Anyway, it’s these kinds of situations that make me realize how much I love doing exercises like this, because despite how far statistics have advanced in sports over the years, it will never be possible to boil athletic performances into just a matrix of values. Sometimes, real life is even more amazing than the numbers.

10. The king of unclutch is Karl Malone, but you might be surprised to see who else has joined him…

10A

The Mailman always delivers…except in the Playoffs. Malone owns the top two under-performances (Playoffs vs. Regular Season ATS), and 3 out of the top 10. In fact, he posted an under-performance in each of his 11 seasons that appeared in this data set. And yes, the two times he did make the Finals, he under-performed as well. Yikes. But let’s not forget about 15-16 Stephen Curry, who put up the 4th worst under-performance overall, as well as the worst by a Regular Season MVP and the worst by a player who made the Finals. Of course, Curry was a victim of his own success. His Regular Season performance was simply too good, and it looked even better under my calculation of ATS (given that it is on a Per 36 Minutes basis and Curry managed to put up monstrous numbers on just 34.2 minutes per game in the Regular Season). Add to that an injury in the Playoffs which forced him to miss playing time, and it’s not surprising that his performance fell back down to earth in the Playoffs and Finals.

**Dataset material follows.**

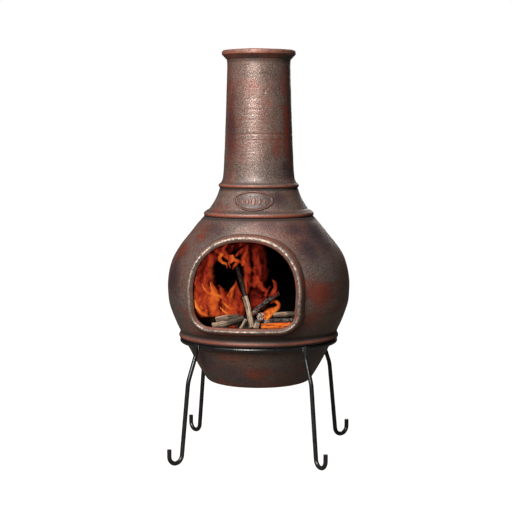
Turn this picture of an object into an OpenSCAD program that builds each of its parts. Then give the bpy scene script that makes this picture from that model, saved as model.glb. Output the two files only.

At 28 years old, Curry will likely have more opportunities to prove himself as a clutch performer in the Playoffs. And while the Warriors’ off-season acquisition of Kevin Durant may have just made their path to the Finals (and perhaps future Championships) a lot easier, I invite both Warriors fans and haters to take a look at who fills in the #10 and #11 slots of the top 15 worst under-performances in the Playoffs of all-time :).